The U.S. Department of Housing and Urban Development (HUD) Secretary Julián Castro and Dr. Judith Rodin, president of the Rockefeller Foundation, announced a $1 billion National Disaster Resilience Competition. The competition will make $1 billion available to communities struck by recent natural disasters to promote risk assessment and planning. It will also fund innovative projects to prepare communities for future storms and other extreme events.
“This competition will help spur innovation, creatively distribute limited federal resources, and help communities across the country cope with the reality of severe weather that is being made worse by climate change,” said Castro.
Funding for the competition comes from the Community Development Block Grant disaster recovery appropriation under the Disaster Relief Appropriations Act in 2013. It’s a response to requests from state, local and tribal leaders for help, according to HUD. Prior to the competition, representatives from eligible communities will have an opportunity to attend Rockefeller-supported Resilience Academies to strengthen their funding proposals submitted to the competition.

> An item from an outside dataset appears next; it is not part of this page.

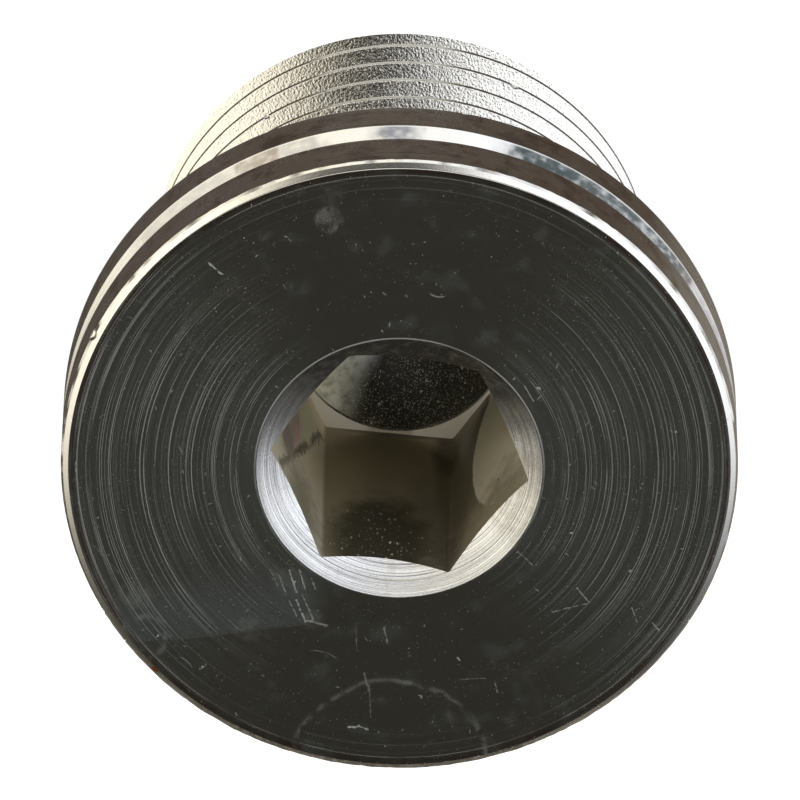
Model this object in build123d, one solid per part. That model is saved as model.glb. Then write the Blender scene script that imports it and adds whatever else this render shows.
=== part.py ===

Applicants must tie their proposals to their area’s eligible disaster. For example, a community that suffered a flood might want to offer flood buyouts in distressed areas and then create wetlands that limit future flooding, while simultaneously creating a nature preserve or recreation area.
Craig Barrett, co-founder of NBI Properties in Fort Walton Beach, said that storms responsible to millions of dollars in property damage that swept through the area last March would definitely qualify for the resilience program.
“In our area, Okaloosa, Walton, Santa Rosa, and Escambia counties all suffered major damage,” he said. “Any funds awarded from the resilience program could greatly benefit communities here in the future.”
The $1 billion National Disaster Resilience Competition has 67 eligible applicants, including Florida. To qualify, a state must have a major disaster declared in 2011, 2012 or 2013. HUD says Florida had three major declared disasters in that time that impacted 45 counties.
The Rockefeller Foundation will provide technical assistance to eligible communities. More information on the National Disaster Resilience Competition can be found on HUD’s website.